* EXERCISE REQUIREMENTS
Up to and including the line containing "skin = path[:, None]", please reproduce the lines of the listing below, starting from the top.

* DATA EXTRACT
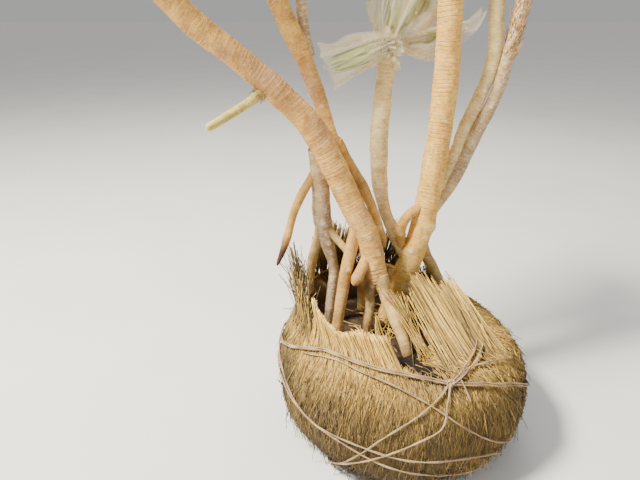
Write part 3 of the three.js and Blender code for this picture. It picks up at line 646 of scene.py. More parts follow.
# Limbs with their bark in relief
def limb(batch, points, material, sides, spacing, gap, relief, seed, flare, taper=0.0, dark=(0, 0, 1),
         knots=(), streaks=0.0):
    """One limb with ring scars gap apart, cut relief deep. Taper rounds off a free end over that length. Dark
    is a strength and the shares of the length between which it sets in. A knot is a share of the length, an
    angle, a size and a height."""
    rng = np.random.default_rng(seed)
    path, radius, at = smooth_path(points, spacing)
    _, across, other = carried_frame(path)
    length, rows = at[-1], len(path)
    turn = full_turn(sides)
    around = circles(across, other, turn)
    skin = path[:, None] + around * radius[:, None, None]

    def rough(size, number):
        return value_noise(skin, size, seed + number)

    ring_places = np.cumsum(rng.uniform(0.68, 1.36, int(length / gap / 0.68) + 16)) * gap
    sway = spots(at / 45, seed * 1.7, 0)
    lean = np.stack([value_noise(sway, 1.0, seed + number) for number in (11, 12)], -1) * gap * 0.42
    s = at[:, None] + 3 * gap + rough(26, 0) * gap * 0.3 + rough(9, 1) * gap * 0.1
    s = s + lean[:, :1] * np.cos(turn) + lean[:, 1:] * np.sin(turn)
    rings = np.interp(s, ring_places, np.arange(len(ring_places)))
    swollen = np.sin(math.pi * (rings % 1)) ** 0.6
    height = 0.6 + 0.4 * value_noise(spots(np.floor(rings) * 3.1, 0, 0), 1.0, seed + 2)
    lumps = rough(55, 3) * 2.1 + rough(20, 4) * 1.1
    kept = lerp(0.3, 1.0, smoothstep(rough(60, 9), -0.5, 0.35))
    offset = relief * kept * (1.5 * swollen * height - 0.8) + lumps * np.minimum(1, radius / 16)[:, None]
    offset = offset + rough(6, 5) * 0.3 * relief
    if streaks:
        grain = spots(np.cos(turn)[None] * 9, np.sin(turn)[None] * 9, at[:, None] / 26)
        offset = offset + streaks * value_noise(grain, 1.0, seed + 6)
    offset = offset + (radius * flare * bell(at, 26))[:, None]
    scar = np.zeros_like(offset)
    for share, angle, size, rise in knots:
        sideways = (turn - math.radians(angle) + math.pi) % (2 * math.pi) - math.pi
        away = np.hypot((at - share * length)[:, None], sideways * radius[:, None])
        offset = offset + rise * bell(away, size) - rise * 0.55 * bell(away, size * 0.4)
        scar = np.maximum(scar, np.exp(-((away / (size * 0.7)) ** 4)) * 0.7)
    shape = radius[:, None] + offset
    if taper:
        end = clamp((length - at) / taper)
        shape = shape * np.sqrt(np.clip(1 - (1 - end) ** 2, 0.004, 1))[:, None]
    tone = clamp(0.5 + 0.6 * rough(90, 7) + 0.35 * rough(24, 8)) * 0.75
    darkness = np.broadcast_to(dark[0] * smoothstep(at / length, *dark[1:])[:, None], offset.shape)
    values = {"rings": rings, "tone": tone, "scar": scar, "dark": darkness}
    for name, value in values.items():
        values[name] = np.append(value, [value[0].mean(), value[-1].mean()])
    rim = np.arange(sides)
    after, last = (rim + 1) % sides, (rows - 1) * sides
    first, final = np.full(sides, rows * sides), np.full(sides, rows * sides + 1)
    caps = np.hstack([(first, after, rim), (final, last + rim, last + after)]).T
    vertices = np.vstack([(path[:, None] + around * shape[..., None]).reshape(-1, 3), path[:1], path[-1:]])
    batch.add(vertices, grid_faces(rows, sides), caps, material, **values)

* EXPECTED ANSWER
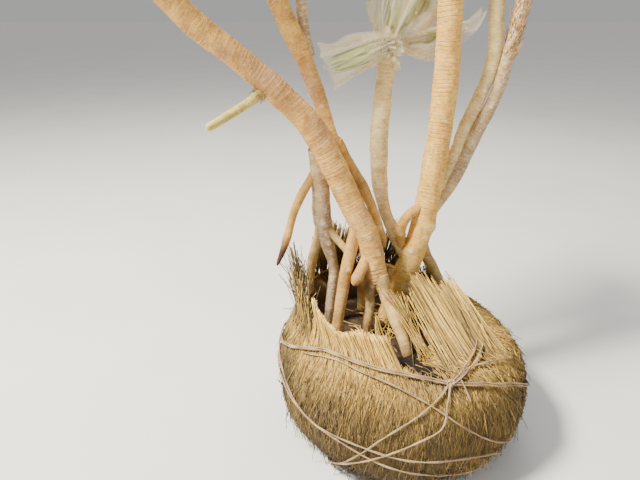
Write part 3 of the three.js and Blender code for this picture. It picks up at line 646 of scene.py. More parts follow.
# Limbs with their bark in relief
def limb(batch, points, material, sides, spacing, gap, relief, seed, flare, taper=0.0, dark=(0, 0, 1),
         knots=(), streaks=0.0):
    """One limb with ring scars gap apart, cut relief deep. Taper rounds off a free end over that length. Dark
    is a strength and the shares of the length between which it sets in. A knot is a share of the length, an
    angle, a size and a height."""
    rng = np.random.default_rng(seed)
    path, radius, at = smooth_path(points, spacing)
    _, across, other = carried_frame(path)
    length, rows = at[-1], len(path)
    turn = full_turn(sides)
    around = circles(across, other, turn)
    skin = path[:, None] + around * radius[:, None, None]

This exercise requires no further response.